Canada stands to win big from a TPP without the U.S.: report

JPEG - 91.1 kb

iPolitics | 13 June 2017

Canada stands to win big from a TPP without the U.S.: report

by BJ Siekierski

Canada actually would see greater economic gains from a Trans-Pacific Partnership that excludes the United States — the so-called TPP11 — according to a new report released by the Canada West Foundation.

As the remaining TPP signatories continue to seek a path forward following the U.S. withdrawal last January, the report, primarily written by former Department of Foreign Affairs and International Trade deputy chief economist Dan Ciuriak and Canada West’s Carlo Dade, shows Canadian economic gains would amount to C$3.4 billion under the TPP11, compared to only C$2.8 billion in TPP12 — the version with the United States.

Real GDP gains, meanwhile, improve to 0.082 per cent from 0.068 per cent.

JPEG - 45.8 kb

The study’s modelling uses a “dynamic version” of the Global Trade Analysis Project’s computable general equilibrium (CGE) model, incorporating things like foreign direct investment in its simulations.

“A TPP11 would actually be better than the original agreement for Canadian agriculture and agri-food, because this sector would no longer compete with the U.S. in TPP11 markets. Beef, in particular, would benefit from access to the Japanese market without having to share with the Americans,” the report says.

“The biggest prize for Canada in a TPP11 is gaining access to Japan ahead of the U.S. and on terms that Canada could not achieve in a bilateral negotiation.”

The dairy sector is the only Canadian sector that would be significantly worse off under TPP11, the modelling shows.

“Because the main global dairy producer, New Zealand, is geographically distant from Canada, the U.S. would have been more important competition to Canada in terms of fluid milk. Without the U.S., TPP11 may mean less pressure on fluid milk,” the report says.

“But generally under TPP11 there may still be a dampening of prices from competitive dairy products from other TPP countries, a reduction of Canadian supply, and a corresponding higher level of consolidation, particularly winnowing out more higher-cost producers than is already the case.”

Another controversial area for Canada in the TPP negotiations — the automotive sector — is neutral in the TPP11 modelling, but that comes with an important caveat.
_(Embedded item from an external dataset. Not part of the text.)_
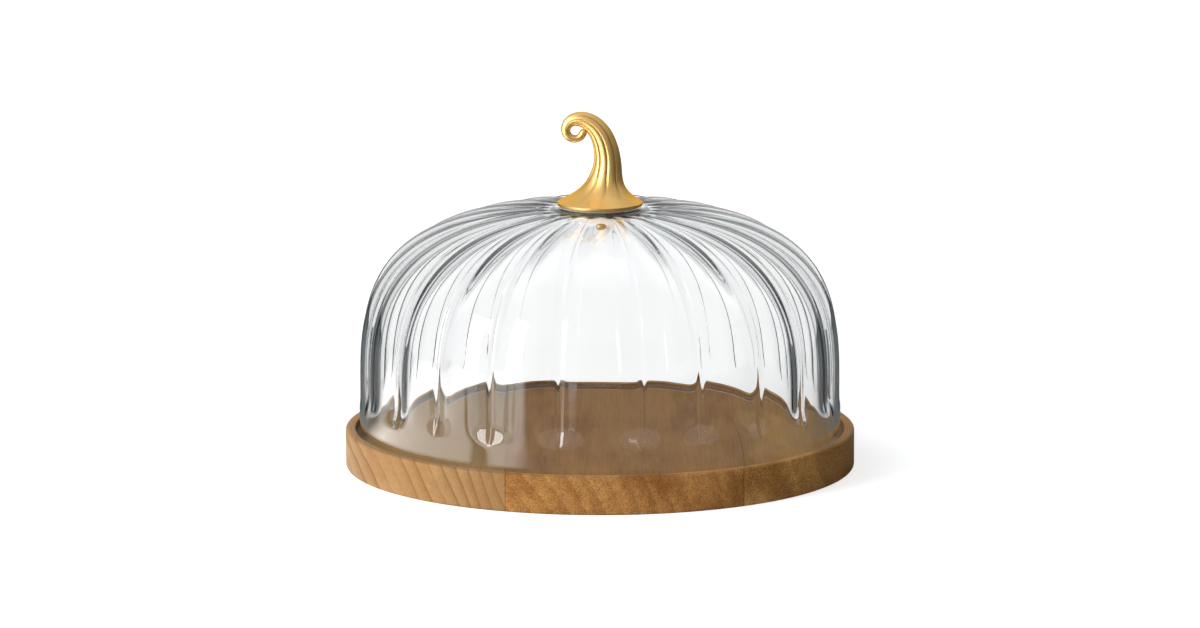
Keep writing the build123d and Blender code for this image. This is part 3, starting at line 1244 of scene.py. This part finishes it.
    def curled_end(self) -> Stations:
        """The curl, which thins as a power of what is left of it, and its half-round tip.

        Returns:
            The curl's sections.
        """
        turned = np.linspace(0.0, 1.0, 150)
        degrees = self.curl_start + (self.curl_end - self.curl_start) * turned
        left = (1 - turned) ** self.taper
        widths = self.tip_diameter + (self.shoulder_diameter - self.tip_diameter) * left
        rounding = np.radians(np.linspace(0.0, 90.0, 8)[1:])[:, None]
        end = np.array(self.curl_end)
        heading = self.curl_heading(end)
        tip = self.curl(end) + heading * self.tip_diameter / 2 * np.sin(rounding)
        return Stations(
            np.vstack([self.curl(degrees), tip]),
            np.vstack([self.curl_heading(degrees), np.tile(heading, (len(tip), 1))]),
            np.concatenate([widths, self.tip_diameter * np.cos(rounding[:, 0])]),
            np.concatenate([self.ridge_depth * left, 0 * rounding[:, 0]]),
        )

    def surface(self) -> tuple[Surface, np.ndarray]:
        """The casting's skin, with the tapped hole in its foot.

        A section is a circle, sunk between the ridges by the depth times 0.3 v^2 + 0.7 v^7,
        where v is the way from the crest to the groove, with a soft bottom.

        Returns:
            The surface, and how deep in a groove each point lies, from 0 to 1.
        """
        stations = Stations.joined([self.foot(), self.neck(), self.curled_end()])
        count = self.ridges * self.columns_per_ridge
        column = np.arange(count)
        angle = FRONT + 2 * math.pi * column / count
        across = np.abs(2 * ((column / self.columns_per_ridge) % 1.0) - 1)
        soft = self.groove_softness
        valley = 1 - (np.hypot(1 - across, soft) - soft) / (math.hypot(1.0, soft) - soft)
        depths = stations.depths[:, None]
        radius = stations.widths[:, None] / 2 - depths * (0.3 * valley**2 + 0.7 * valley**7)
        side = radius * np.cos(angle)
        x = stations.centres[:, :1] + stations.headings[:, 1:] * side
        z = stations.centres[:, 1:] - stations.headings[:, :1] * side
        body = np.stack([x, radius * np.sin(angle), z], axis=-1)
        radii = np.array([[0.0], [self.hole_radius], [self.hole_radius]])
        heights = self.foot_z + np.array([[self.hole_depth], [self.hole_depth], [0.0]])
        bore = round_axis(radii, angle, heights)
        groove = np.vstack([np.zeros((len(bore), count)), valley**6 * (depths / self.ridge_depth)])
        return Surface(np.concatenate([bore, body])), groove

    def build(self) -> None:
        """Makes the casting and dresses it."""
        surface, groove = self.surface()
        piece = surface.build("stem_casting", {"groove": groove})
        crease(piece, 50.0)
        dress(piece, SatinBrass("satin_brass_casting", groove_layer="groove").material())
        settle(piece, "cover", "satin_brass", "brass_stem")


# --- Fixing through the crown -------------------------------------------------------------------


@dataclass(frozen=True)
class CapNut:
    """Low cap nut that hangs cap down under the crown.

    Attributes:
        half_flats: Half the distance across its flats.
        hex_height: Height of its hexagon.
        cap_radius: Radius of its cap.
        cap_rounding: Rounding of the cap's end.
        bore_radius: Radius of its blind bore.
        bore_depth: Depth of the bore.
        chamfer: Width and height of the hexagon's turned chamfers.
        columns: Points round it.
    """

    half_flats: float = 4.0 * MM
    hex_height: float = 2.8 * MM
    cap_radius: float = 3.6 * MM
    cap_rounding: float = 1.6 * MM
    bore_radius: float = 2.55 * MM
    bore_depth: float = 3.5 * MM
    chamfer: tuple[float, float] = (0.5 * MM, 0.4 * MM)
    columns: int = 144

    def surface(self, low: float, top: float) -> Surface:
        """The nut's skin.

        The hexagon's radius is the lesser of a turned profile and f / cos(a), where a is the
        angle from the middle of the nearest flat, so its corners are chamfered as they are on
        a turned nut.

        Args:
            low: Height of the cap's end.
            top: Height of the face against the washer.

        Returns:
            The surface.
        """
        corner, hex_low = self.half_flats / math.cos(math.pi / 6), top - self.hex_height
        wide, high = self.chamfer
        arc_centre = (self.cap_radius - self.cap_rounding, low + self.cap_rounding)
        arc = corner_arc(arc_centre, self.cap_rounding, -90.0, 0.0, 10)
        cap = np.vstack([[(0.0, low), (0.5 * self.cap_radius, low)], arc, [(self.cap_radius, hex_low)]])
        hexagon = np.array([
            (corner - wide, hex_low),
            (corner, hex_low + high),
            (corner, top - high),
            (corner - wide, top),
        ])
        bore_end = top - self.bore_depth
        bore = [(self.bore_radius, top), (self.bore_radius, bore_end), (0.0, bore_end)]
        angle = np.linspace(0.0, 2 * math.pi, self.columns, endpoint=False)
        from_flat = np.abs((angle + math.pi / 6) % (math.pi / 3) - math.pi / 6)
        profile = np.vstack([cap, hexagon, bore])
        flats = np.full((len(profile), self.columns), np.inf)
        flats[len(cap):len(cap) + len(hexagon)] = self.half_flats / np.cos(from_flat)
        return Surface(round_axis(np.minimum(profile[:, :1], flats), angle, profile[:, 1:]))


@dataclass
class CrownFixing:
    """What clamps the stem to the glass: stud, bush, two gaskets, washer and cap nut.

    Attributes:
        bore: Radius of the hole through the rings.
        easing: Rounding of their edges.
        columns: Points round them.
    """

    bore: float = 2.7 * MM
    easing: float = 0.25 * MM
    columns: int = 96

    def ring(self, name: str, node: str, slot: str, material: bpy.types.Material) -> None:
        """A flat ring or tube with eased edges, in the box of its CAD node.

        Args:
            name: Name of the piece.
            node: CAD node that gives its outside, and that it replaces.
            slot: Material slot in the record.
            material: Its finish.
        """
        low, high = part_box(node)
        ease = self.easing
        inner, outer = self.bore + ease, high.x - ease
        lower, upper = low.z + ease, high.z - ease
        centres = [(outer, lower), (outer, upper), (inner, upper), (inner, lower)]
        starts = (-90.0, 0.0, 90.0, 180.0)
        corners = [corner_arc(at, ease, start, start + 90.0, 4) for at, start in zip(centres, starts)]
        piece = turned_surface(np.vstack(corners), self.columns, rows_close=True).build(name)
        dress(piece, material)
        settle(piece, "cover", slot, node)

    def build(self) -> None:
        """Makes the fixing and dresses it."""
        rubber = ClearRubber("milky_rubber").material()
        brass = SatinBrass("turned_brass", (0.78, 0.55, 0.25), roughness=0.2).material()
        self.ring("upper_gasket", "foot_gasket", "clear_rubber", rubber)
        self.ring("crown_bush", "hole_bush", "clear_rubber", rubber)
        self.ring("lower_gasket", "clamp_gasket", "clear_rubber", rubber)
        self.ring("brass_washer", "clamp_washer", "plain_brass", brass)
        low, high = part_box("cap_nut")
        nut = CapNut().surface(low.z, high.z).build("low_cap_nut")
        crease(nut, 25.0)
        dress(nut, brass)
        settle(nut, "cover", "plain_brass", "cap_nut")
        dress(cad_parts["stem_stud"], brass)
        log.info("stem_stud: CAD node kept, dressed in turned brass")


# --- Studio -------------------------------------------------------------------------------------


@dataclass
class Studio:
    """Pale floor, soft lamps, a plain surround and the camera.

    Attributes:
        camera_distance: Distance from the camera to the point that it looks at.
        camera_rise: How many degrees it stands above that point.
        lens: Its focal length, in millimetres.
        aim_z: Height of the point that it looks at.
    """

    camera_distance: float = 3.77
    camera_rise: float = 10.5
    lens: float = 226.9
    aim_z: float = 75.7 * MM

    def camera(self) -> None:
        """Puts the camera in front of the object, a little above it."""
        data = bpy.data.cameras.new("camera")
        data.lens, data.sensor_width = self.lens, 36.0
        data.clip_end = 60.0
        camera = bpy.data.objects.new("camera", data)
        bpy.context.scene.collection.objects.link(camera)
        rise = math.radians(self.camera_rise)
        aim = Vector((0.0, 0.0, self.aim_z))
        camera.location = aim + self.camera_distance * Vector((0.0, -math.cos(rise), math.sin(rise)))
        camera.rotation_euler = (aim - camera.location).to_track_quat("-Z", "Y").to_euler()
        bpy.context.scene.camera = camera

    def lamp(
        self,
        name: str,
        place: tuple[float, float, float],
        size: tuple[float, float],
        watts: float,
    ) -> None:
        """A soft lamp that points at the middle of the object.

        Args:
            name: Name of the lamp.
            place: Where it hangs.
            size: Its width and height.
            watts: Its power.
        """
        data = bpy.data.lights.new(name, "AREA")
        data.shape, data.energy = "RECTANGLE", watts
        data.size, data.size_y = size
        lamp = bpy.data.objects.new(name, data)
        bpy.context.scene.collection.objects.link(lamp)
        lamp.location = place
        way = Vector((0.0, 0.0, self.aim_z)) - lamp.location
        lamp.rotation_euler = way.to_track_quat("-Z", "Y").to_euler()
        lamp.visible_camera = False
        lamp.visible_transmission = False

    def floor_paint(self) -> bpy.types.Material:
        """Pale paint that glows a little, brighter far off.

        What mirrors show of it is a bright card to the left of the front, with one dark gap,
        and dim elsewhere. The glow lights nothing.

        Returns:
            The material.
        """
        material, bench = new_material("pale_floor")
        x, y, _ = bench.place()
        path = bench.node("ShaderNodeLightPath").outputs
        scattered = Signal(bench, path["Diffuse Depth"]).least(1.0)
        mirrored = Signal(bench, path["Glossy Depth"]).least(1.0)
        beyond_card = (x * 0.807 - y * 0.59 - 0.037).ramp(-0.02, 0.02).most(y.ramp(0.02, 0.08))
        gap = abs(x * 0.5 - y * 0.866 - 0.06).ramp(0.018, 0.008)
        no_card = beyond_card.most(gap)
        far = (x * x + y * y).root().ramp(0.3, 1.6)
        strength = (0.7 + 0.29 * far + 1.9 * mirrored * (1.0 - no_card)) * (1.0 - scattered)
        pale = bench.node("ShaderNodeBsdfDiffuse", sockets={"Color": (0.7, 0.7, 0.7, 1.0)}).outputs[0]
        dim = bench.node("ShaderNodeBsdfDiffuse", sockets={"Color": (0.26, 0.28, 0.29, 1.0)}).outputs[0]
        glow = bench.node("ShaderNodeEmission", sockets={"Strength": strength}).outputs[0]
        bright = bench.node("ShaderNodeAddShader", sockets={0: pale, 1: glow}).outputs[0]
        share = mirrored * (1.0 - scattered) * (0.2 + 0.8 * no_card)
        mixed = bench.node("ShaderNodeMixShader", sockets={0: share, 1: bright, 2: dim}).outputs[0]
        bench.node("ShaderNodeOutputMaterial", sockets={0: mixed})
        return material

    def floor(self) -> None:
        """A wide pale disc that keeps the object's shadow."""
        radii = np.array([0.0, 0.15, 0.4, 1.2, 4.0, 14.0])
        piece = turned_surface(np.column_stack([radii, 0 * radii]), 96).build("floor")
        dress(piece, self.floor_paint())

    def surround(self) -> None:
        """The world: white to the camera, soft light on the object, and panels for glass and metal."""
        world = bpy.data.worlds.new("surround")
        bpy.context.scene.world = world
        world.use_nodes = True
        bench = Bench(world.node_tree)
        path = bench.node("ShaderNodeLightPath").outputs
        seen = Signal(bench, path["Is Camera Ray"])
        scattered = Signal(bench, path["Diffuse Depth"]).least(1.0)
        mirrored = Signal(bench, path["Glossy Depth"]).least(1.0)
        trapped = ((Signal(bench, path["Glossy Depth"]) - 2.0) * 0.32).least(1.0).most(0.0)
        entered = Signal(bench, path["Transmission Depth"]).least(1.0)
        x, y, z = bench.split(bench.node("ShaderNodeTexCoord").outputs["Generated"])
        left = (x * -0.86 + y * -0.35 + z * 0.36).ramp(0.62, 0.8)
        overhead = z.ramp(0.25, 0.6)
        right = (x * 0.93 + y * 0.2 + z * 0.3).ramp(0.86, 0.93)
        behind = y.ramp(0.55, 0.9)
        panels = (0.08 + left * 0.92 + overhead * 0.5 + right * 0.15 + behind * 0.87).least(1.0)
        inside = 0.95 - 0.8 * trapped
        through = 1.0 - 0.8 * abs(x).ramp(0.7, 0.92) * z.ramp(0.0, 0.08)
        within = inside * mirrored + through * (1.0 - mirrored)
        shown = within * entered + panels * (1.0 - entered)
        daylight = 0.39 - x * 0.1 - y * 0.2 - z * 0.24
        light = (shown * (1.0 - scattered) + daylight * scattered) * (1.0 - seen) + seen
        tint = bench.blend(trapped * entered, (1.0, 1.0, 1.0), (0.7, 0.86, 1.0))
        glow = bench.node("ShaderNodeBackground", sockets={"Color": tint, "Strength": light}).outputs[0]
        bench.node("ShaderNodeOutputWorld", sockets={0: glow})

    def build(self) -> None:
        """Sets the studio up."""
        self.camera()
        self.floor()
        self.surround()
        self.lamp("key", (-1.6, -1.3, 0.8), (0.9, 1.5), 47.0)
        self.lamp("overhead", (0.1, 0.35, 1.75), (1.2, 1.2), 2.0)
        self.lamp("strip", (0.8, -1.9, 0.75), (0.12, 1.1), 1.6)
        scene = bpy.context.scene
        scene.view_settings.view_transform = "Standard"
        scene.cycles.max_bounces = scene.cycles.transmission_bounces = 24
        scene.cycles.glossy_bounces = 14


# --- Assembly -----------------------------------------------------------------------------------


def main() -> None:
    """Builds the studio and every sub-assembly, in order."""
    logging.basicConfig(level=logging.INFO, format="%(name)s %(message)s")
    Studio().build()

    board_low, board_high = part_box("board_stave_middle")
    glass_low, glass_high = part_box("glass_dome")
    foot_low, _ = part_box("brass_stem")
    board = ServingBoard(
        radius=board_high.y,
        thickness=board_high.z,
        recess_radius=glass_high.x + 2.0 * MM,
        floor_z=glass_low.z,
        left_joint=board_low.x,
        right_joint=board_high.x,
    )
    board.build()
    GlassCover(radius=glass_high.x, floor_z=glass_low.z, crown_z=glass_high.z, hole_radius=4.4 * MM).build()
    BrassStem(foot_z=foot_low.z, foot_diameter=42.6 * MM, hole_radius=2.55 * MM).build()
    CrownFixing().build()


if __name__ == "__main__":
    main()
Given the central role U.S. producers play in automotive supply chains, the impact of a TPP11 would depend on how the remaining parties renegotiate the deal’s rules of origin, which are used to determine the source of a product.

The original TPP deal, compared to NAFTA, significantly lowered the regional value content for automotive products to qualify for TPP preferences.

The authors acknowledge their report doesn’t consider the implications of where TPP11 would land on several other controversial issues — among them intellectual property, the mechanism for investor-state dispute settlement and the governance issues surrounding data flows.

Though the TPP, as signed, can’t go into force without the U.S., the report suggests the remaining partners could strike out the text requiring the U.S. to ratify and press on with a revived deal.

At a meeting of the Asia-Pacific Economic Cooperation (APEC) trade ministers in Vietnam in late May, ministers from TPP signatories put out a statement agreeing to launch a process to assess options to bring the agreement into force.

That assessment is supposed to be taken up when APEC leaders meet in Vietnam for a summit next November.

Complicating things, however, are the upcoming NAFTA renegotiation talks with the U.S. and Mexico — also a TPP member.

Global Affairs Canada announced the beginning of NAFTA consultations earlier this month, with submissions due by July 18. The talks could begin as early as August.

“The original TPP12 agreement promised to be a relatively modest deal when evaluated in traditional terms of trade, jobs and growth. However, when potential gains for agricultural and commodity producers over their U.S. competitors are factored in with the ability for Canada to catch up with, or stop losing ground to, key competitors in Asian markets, the case becomes compelling,” the report concludes.

“Added to this, the modelling cannot adequately capture potential gains for Canada and Mexico from trade deflection. If U.S. producers look to move production from the U.S. into a TPP country to take advantage of the agreement, this arguably should benefit Canada and Mexico.”